The Liberty Township board of trustees approved a one-year extension of firefighter contracts, although a representative of the Delaware County Prosecutor's Office said it wasn't legally obligated to do so.
At their Feb. 19 meeting, trustees voted 2-1 to extend a three-year contract -- including raises -- with firefighters through 2015, in accordance with a 2011 pact.
But first, Delaware County Assistant Prosecuting Attorney Will Herbert addressed the board, notifying members they weren't bound to approve the extension since the fire union and township officials both missed a Feb. 1 deadline stated in the original agreement.
The deadline was missed because on Feb. 1, the township was embroiled in a fight to pass a levy to save the fire department.
Herbert added the board still could vote to extend the contracts if it wished.
"The board can adopt a resolution if it so chooses, like any other agreement, or it could not," Herbert said.
Trustees Curt Sybert and Mary Carducci approved the extension, with Trustee Melanie Leneghan casting the sole vote against.

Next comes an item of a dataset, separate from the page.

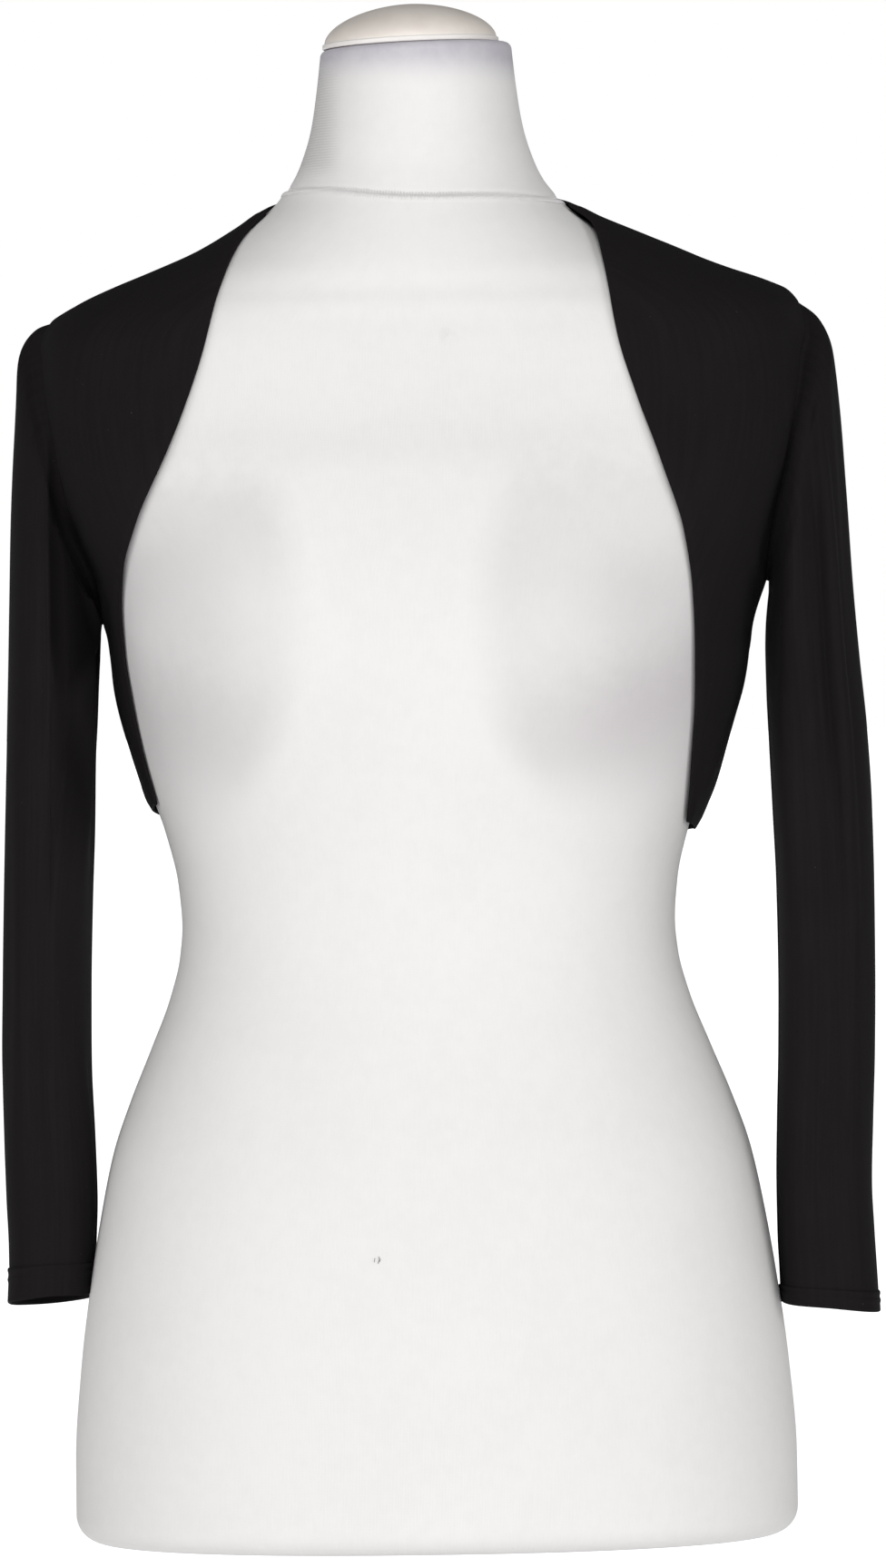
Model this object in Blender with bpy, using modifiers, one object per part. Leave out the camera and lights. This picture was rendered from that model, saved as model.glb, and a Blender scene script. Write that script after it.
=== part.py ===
"""A short open jersey cardigan (bolero) with three-quarter sleeves, worn by a limbless dress form.

Metres, +Z up. The form faces -Y and stands on its flat underside at z = 0, where the origin is.
Left and right are the wearer's: left is +X. A turn is the angle round the form from the side:
0 at the side, -90 degrees at the front centre and +90 degrees at the back centre.
"""
import math
import bpy
import numpy as np

# Cloth
WALL = 0.0015            # thickness of the jersey wall
CLEAR = 0.0017           # cloth's inner face to the form, where it hugs the form
SEAM_GAP = 0.0004        # between two sewn pieces

# Dress form
BASE_ROUND = 0.013       # radius of the form's lower edge
NECK_TILT = math.radians(2.0)    # the neck's top face leans, wearer's left side up
NECK_TILT_REACH = 0.030  # height over which the lean fades in
CAP_RADIUS = 0.0430
CAP_HEIGHT = 0.0205
CAP_RIM = 0.0025         # height of the rim below the dome
CAP_LIP = 0.0010         # how far the rim stands out from the dome
CAP_SQUARE = 1.85        # 2 gives an elliptic dome, less a more pointed one
CAP_GAP = 0.0003         # below the cap
CAP_SHIFT = -0.0025      # the cap sits a little off the neck's centre

# Panels
NECK_POINT_Z = 0.6480    # inner end of each shoulder seam
NAPE_RISE = 0.0120       # the back neck edge above the shoulder seams
BACK_HEM_DROP = 0.0220   # the back hem's centre below the side seams' ends

# Mesh density
FORM_COLUMNS = 44
FORM_RINGS = 46
BASE_STEPS = 3           # round the form's lower edge
BASE_ROOM = 0.008        # from that rounded edge to the next ring
BEND_WEIGHT = 0.05       # metres of ring spacing for each radian that the side outline turns
ARM_STEPS = 14           # along half of an armhole
SIDE_STEPS = 8           # along a side seam
SHOULDER_STEPS = 6       # along a shoulder seam, on the back
FRONT_COLUMNS = 10
BACK_COLUMNS = 24
SLEEVE_RINGS = 25
HEAD_CROWDING = 1.35     # above 1 sets a sleeve's rings closer together at its head
CAP_SIDES = 28
CAP_STEPS = 8

# Colour and roughness
CLOTH = ((0.012, 0.011, 0.011), 0.85)
COVER = ((0.82, 0.81, 0.80), 0.90)
CAP = ((0.72, 0.67, 0.61), 0.35)


class Table:
    """Rows of named columns, read by the first one through a smooth curve that never overshoots."""

    def __init__(self, names, *rows):
        names = names.split()
        grid = np.array(rows, dtype=float)
        self.keys = grid[:, 0]
        self.columns = {name: grid[:, i] for i, name in enumerate(names)}
        self.slopes = {name: self.fit(column) for name, column in self.columns.items()}

    def fit(self, column):
        steps = np.diff(self.keys)
        rises = np.diff(column) / steps
        slopes = np.zeros(len(column))
        slopes[0], slopes[-1] = rises[0], rises[-1]
        for i in range(1, len(column) - 1):
            if rises[i - 1] * rises[i] > 0.0:
                before, after = 2 * steps[i] + steps[i - 1], steps[i] + 2 * steps[i - 1]
                slopes[i] = (before + after) / (before / rises[i - 1] + after / rises[i])
        return slopes

    def read(self, name, key):
        keys, column, slopes = self.keys, self.columns[name], self.slopes[name]
        key = min(max(key, keys[0]), keys[-1])
        i = min(int(np.searchsorted(keys, key, side="right")) - 1, len(keys) - 2)
        step = keys[i + 1] - keys[i]
        f = (key - keys[i]) / step
        ends = column[i] * (1 + 2 * f) * (1 - f) ** 2 + column[i + 1] * f * f * (3 - 2 * f)
        return ends + step * f * (1 - f) * (slopes[i] * (1 - f) - slopes[i + 1] * f)


# Level sections of the form: half width, the y of its front, back and widest line, and squareness.
FORM = Table(
    "z half_width front back side square",
    (0.000, 0.1765, -0.106, 0.120, 0.005, 2.30),
    (0.040, 0.1763, -0.107, 0.123, 0.005, 2.30),
    (0.085, 0.1730, -0.105, 0.124, 0.006, 2.30),
    (0.125, 0.1678, -0.104, 0.121, 0.007, 2.28),
    (0.160, 0.1620, -0.102, 0.114, 0.007, 2.25),
    (0.190, 0.1555, -0.099, 0.105, 0.006, 2.22),
    (0.215, 0.1468, -0.095, 0.097, 0.005, 2.18),
    (0.240, 0.1365, -0.091, 0.089, 0.003, 2.14),
    (0.265, 0.1267, -0.087, 0.083, 0.001, 2.10),
    (0.285, 0.1216, -0.085, 0.080, 0.000, 2.10),
    (0.300, 0.1203, -0.085, 0.079, 0.000, 2.10),
    (0.320, 0.1218, -0.087, 0.080, 0.000, 2.12),
    (0.345, 0.1275, -0.0915, 0.084, 0.000, 2.18),
    (0.370, 0.1360, -0.0965, 0.090, 0.000, 2.25),
    (0.395, 0.1435, -0.1005, 0.096, 0.000, 2.35),
    (0.420, 0.1487, -0.1025, 0.101, 0.001, 2.45),
    (0.445, 0.1518, -0.103, 0.105, 0.002, 2.60),
    (0.470, 0.1560, -0.102, 0.108, 0.004, 2.90),
    (0.495, 0.1655, -0.100, 0.110, 0.006, 3.30),
    (0.520, 0.1735, -0.096, 0.111, 0.009, 3.50),
    (0.545, 0.1785, -0.087, 0.110, 0.012, 3.50),
    (0.568, 0.1812, -0.080, 0.108, 0.014, 3.30),
    (0.582, 0.1810, -0.076, 0.105, 0.015, 3.05),
    (0.592, 0.1755, -0.073, 0.102, 0.016, 2.80),
    (0.600, 0.1640, -0.071, 0.099, 0.017, 2.60),
    (0.608, 0.1485, -0.068, 0.096, 0.018, 2.45),
    (0.617, 0.1285, -0.066, 0.091, 0.019, 2.30),
    (0.626, 0.1085, -0.063, 0.086, 0.020, 2.20),
    (0.636, 0.0910, -0.059, 0.078, 0.019, 2.12),
    (0.644, 0.0788, -0.0555, 0.0715, 0.017, 2.08),
    (0.650, 0.0712, -0.053, 0.067, 0.015, 2.05),
    (0.656, 0.0660, -0.0505, 0.063, 0.013, 2.03),
    (0.662, 0.0614, -0.049, 0.059, 0.011, 2.00),
    (0.671, 0.0569, -0.047, 0.056, 0.008, 2.00),
    (0.688, 0.0516, -0.0465, 0.0525, 0.004, 2.00),
    (0.706, 0.0487, -0.0475, 0.0495, 0.001, 2.00),
    (0.727, 0.0463, -0.0485, 0.0465, -0.001, 2.00),
)
NECK_TOP = float(FORM.keys[-1])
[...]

She said the township can't afford another year of raises for firefighters.
Fiscal Officer Mark Gerber cited the history of the contract to argue the raises are fair and justified. Gerber said the raises promised under the agreement -- between 6 percent and 6.5 percent per year for four years -- are only high to offset firefighters' agreement to pay more for benefits, including agreements to pay more for health insurance and contribute to their pensions.
Healthcare costs are being shifted to the employees over four years. Firefighters paid 12 percent of healthcare costs in 2012; by 2015, they'll pay 20 percent.

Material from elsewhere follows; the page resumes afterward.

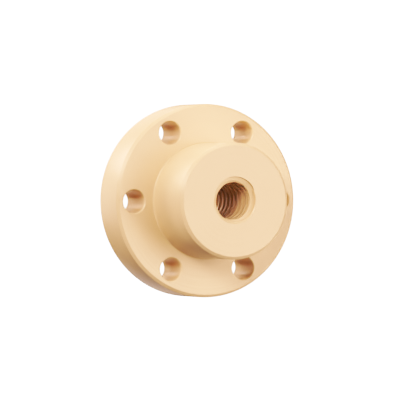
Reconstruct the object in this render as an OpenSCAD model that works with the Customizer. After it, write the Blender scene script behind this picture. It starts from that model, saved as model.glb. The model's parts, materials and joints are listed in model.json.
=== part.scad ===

An increased deductible was effective immediately in 2012, jumping from $800 to $2,000 annually for family coverage.
Firefighters also agreed to pick up 10 percent of the township's contribution to their pensions, a provision that also is being phased in; previously, they contributed nothing.
Carducci said she voted to extend the contract in the name of fairness. Sybert said he felt obligated to honor the deal struck with firefighters in 2011.

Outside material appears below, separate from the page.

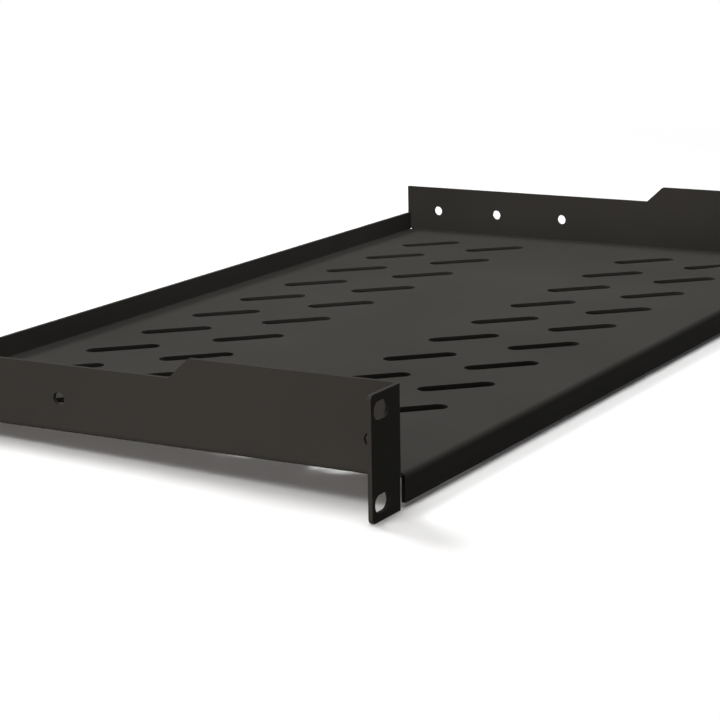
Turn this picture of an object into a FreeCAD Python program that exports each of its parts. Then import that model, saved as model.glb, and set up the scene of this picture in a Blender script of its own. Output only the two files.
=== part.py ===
"""Cantilever rack shelf: one sheet of steel, folded into tray, walls, ears and lips.

Millimetres. The origin is at the middle of the footprint, on the level of the ears' bottom
edges. +X is to the right of someone facing the rack, +Y goes into the rack and +Z is up.
"""
import FreeCAD
import Part
import Sketcher
import math
import os

doc = FreeCAD.newDocument("cantilever_rack_shelf")

# Every size of the shelf, once, under the name the sketches and features use for it.
SIZES = {
    "rack_hole_across": 465.1,
    "rack_hole_up": 31.75,
    "rack_hole_low": 5.975,
    "rack_slot_width": 10.2,
    "rack_slot_height": 6.4,
    "hole_to_ear_tip": 6.95,
    "hole_to_wall": 12.55,
    "sheet_gauge": 1.6,
    "bend_inner": 0.5,
    "shelf_depth": 235.0,
    "tray_underside": 10.3,
    "wall_top": 43.7,
    "wall_low_top": 35.8,
    "slope_front": 84.5,
    "slope_run": 8.6,
    "slope_round": 2.0,
    "rear_lip_top": 21.2,
    "front_lip_foot": 1.55,
    "ear_round": 1.8,
    "lip_end_notch": 1.1,
    "wall_hole_bore": 5.0,
    "wall_hole_level": 23.0,
    "front_hole_setback": 11.5,
    "rear_hole_margin": 18.6,
    "rear_hole_gap": 35.7,
    "middle_hole_gap": 38.7,
    "vent_length": 31.6,
    "vent_width": 8.0,
    "vent_turn": 45.0,
    "vent_count": 10,
    "vent_side_margin": 40.0,
    "vent_front_margin": 41.0,
    "vent_rear_margin": 34.75,
    "vent_row_gap": 37.5,
}

sheet = doc.addObject("Spreadsheet::Sheet", "Sizes")
for row, (alias, value) in enumerate(SIZES.items(), start=1):
    sheet.set("A%d" % row, alias)
    sheet.set("B%d" % row, str(value))
    sheet.setAlias("B%d" % row, alias)
doc.recompute()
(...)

"This is a public-sector union. It's not going to go away," Sybert said. "We have to negotiate in good faith, and that doesn't mean doing away with the contract because you don't like it."
Overall, firefighters agreed to contribute even more under the contract than they would have under Gov. John Kasich's vanquished Senate Bill 5, Carducci said.
The deal reduced total costs to the township, despite the temporarily buffed up pay schedule. It would have paid more under the old contract, which included minimum yearly 2-percent raises.
In terms of net income, Gerber said the yearly raises amount to about 1.5 percent to 2 percent each, depending on whether a firefighter picks single or family health-insurance coverage, and what portion of the deductible he or she pays.
Most township firefighters opt for the family plan and about 60 percent pay the full deductible.
More importantly, Gerber argued, the contract moves health-insurance risks away from the township.
"Employees have more skin in the game," he said. "Before, they had first-dollar coverage. It was a free good, and people who get free goods don't respect them very much."
Opponents have pointed out that though firefighters agreed to pay more into their pensions, the township will continue to make a 24-percent annual contribution -- an expense that increases each time firefighters get a raise.
Herbert also cleared the air around a second line of attack from Leneghan and others who wished to quash the proposed contract extension. He said the original agreement to extend the three-year contracts for one year didn't circumvent state law.
The law limits contracts with bargaining units to three years, so when the agreement was conceived, township officials approved a three-year plan with a memorandum of understanding to later extend the contract through 2015.
That prompted Leneghan to argue the agreement, which attempted to create a de facto four-year contract, wasn't legal.
But Herbert said it was legally sound.
"Employers can agree to extend a (collective bargaining agreement) at any time, provided the CBA and agreement to extend are not negotiated and executed contemporaneously," he said.